In every class I teach, we work with a theme. This theme inspires the physical yoga postures and sequences I choose for class, the postural languaging and instructions that I use to verbally guide our practice, and always appeals to the students to make their own personal practice on the yoga mat connect to the bigger universal picture.

Last week, my theme was intention. Meaningfulness more specifically. One of the hallmarks of the Anusara approach to yoga is that we place importance on making meaning. Setting an intention. As you’ll often hear me say in class... It’s not what we do. It’s how we do it. This simple idea is at the heart of this practice. When our actions are infused with meaningfulness, with intention, they are transformed. The smallest moments of our lives are no longer ordinary and mundane but are rather extraordinary and sacred.

Think for a moment about the last time you prepared a very special meal for (or with!) a loved one.
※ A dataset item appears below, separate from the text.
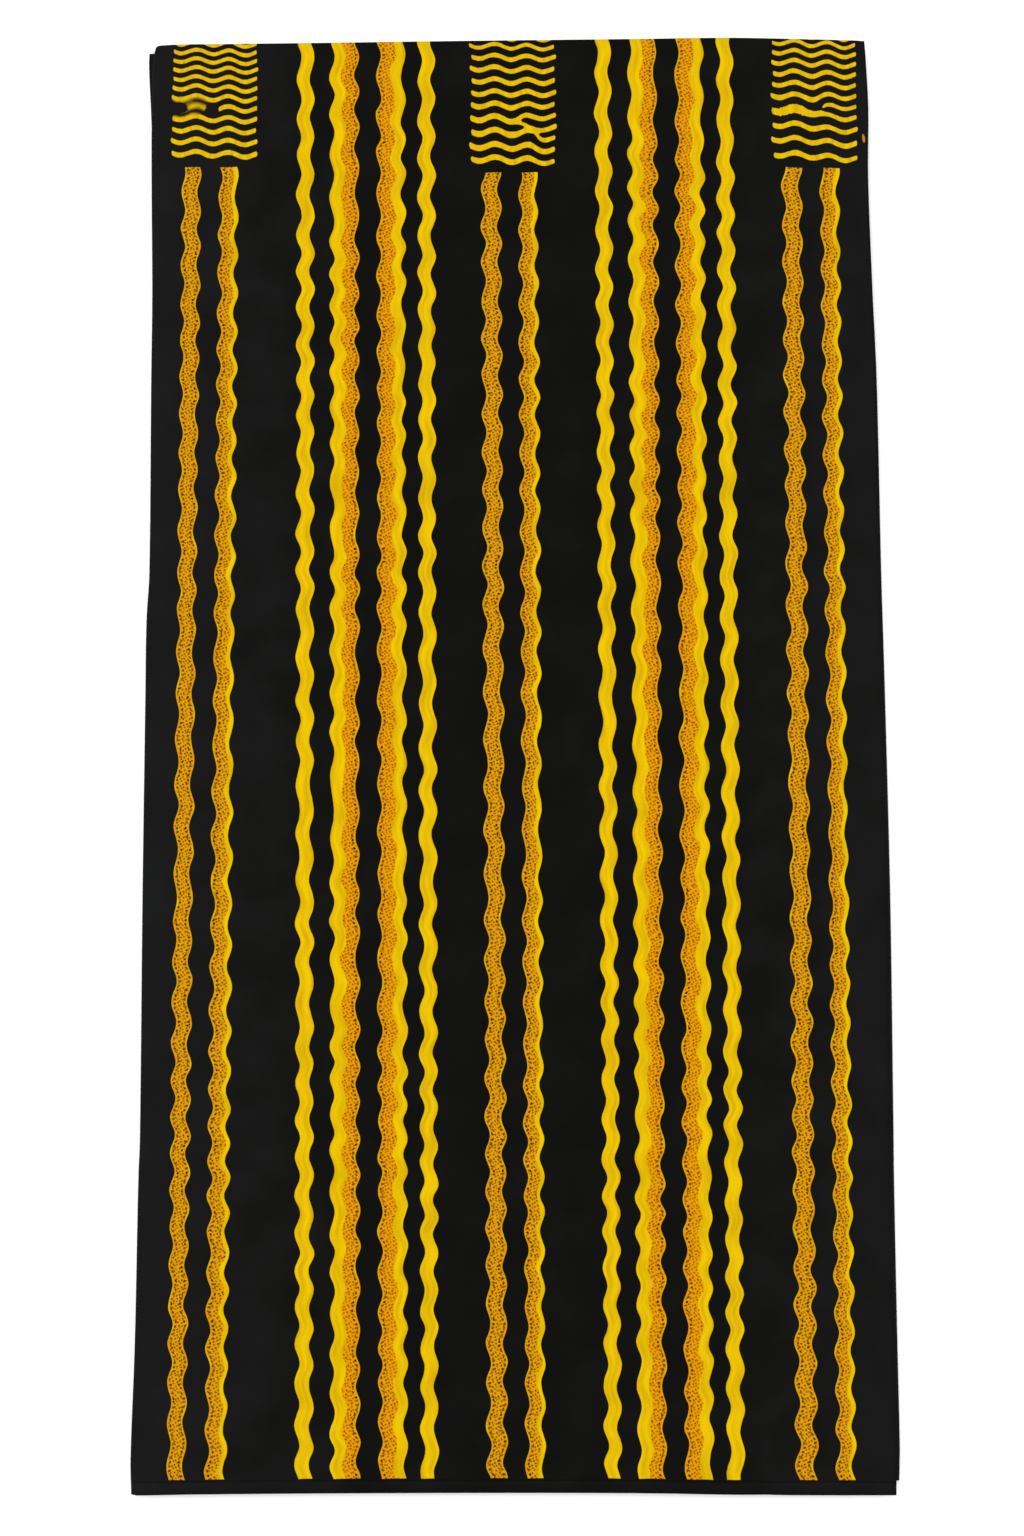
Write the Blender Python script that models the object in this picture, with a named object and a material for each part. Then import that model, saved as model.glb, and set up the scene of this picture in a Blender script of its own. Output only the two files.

Cooking and eating are two activities in which we regularly and often thoughtlessly engage, BUT when we bring our intention to all aspects of the event -- perusing old Cuisine mags for the perfect recipe, heading to out to the local farmers market to hand pick ingredients, playing soft sweet music while the smells and sauces simmer on the stove, carefully laying a beautiful and intimate table -- we savour both the act of cooking and the act of eating what’s been created in a deeper, richer way.

Whether we are on or off our yoga mat, our experience is defined by how we choose to participate.

Next time you take your seat on the mat, sit quietly and contemplate an intention for your practice. Why have you set aside this time for you and your yoga? What is is that you hope to gain? What is it that you hope to offer? Let whatever arises formulate itself into one or two clear sentences. Throughout the rest of your practice, weave and embody this intention into every movement and every breath!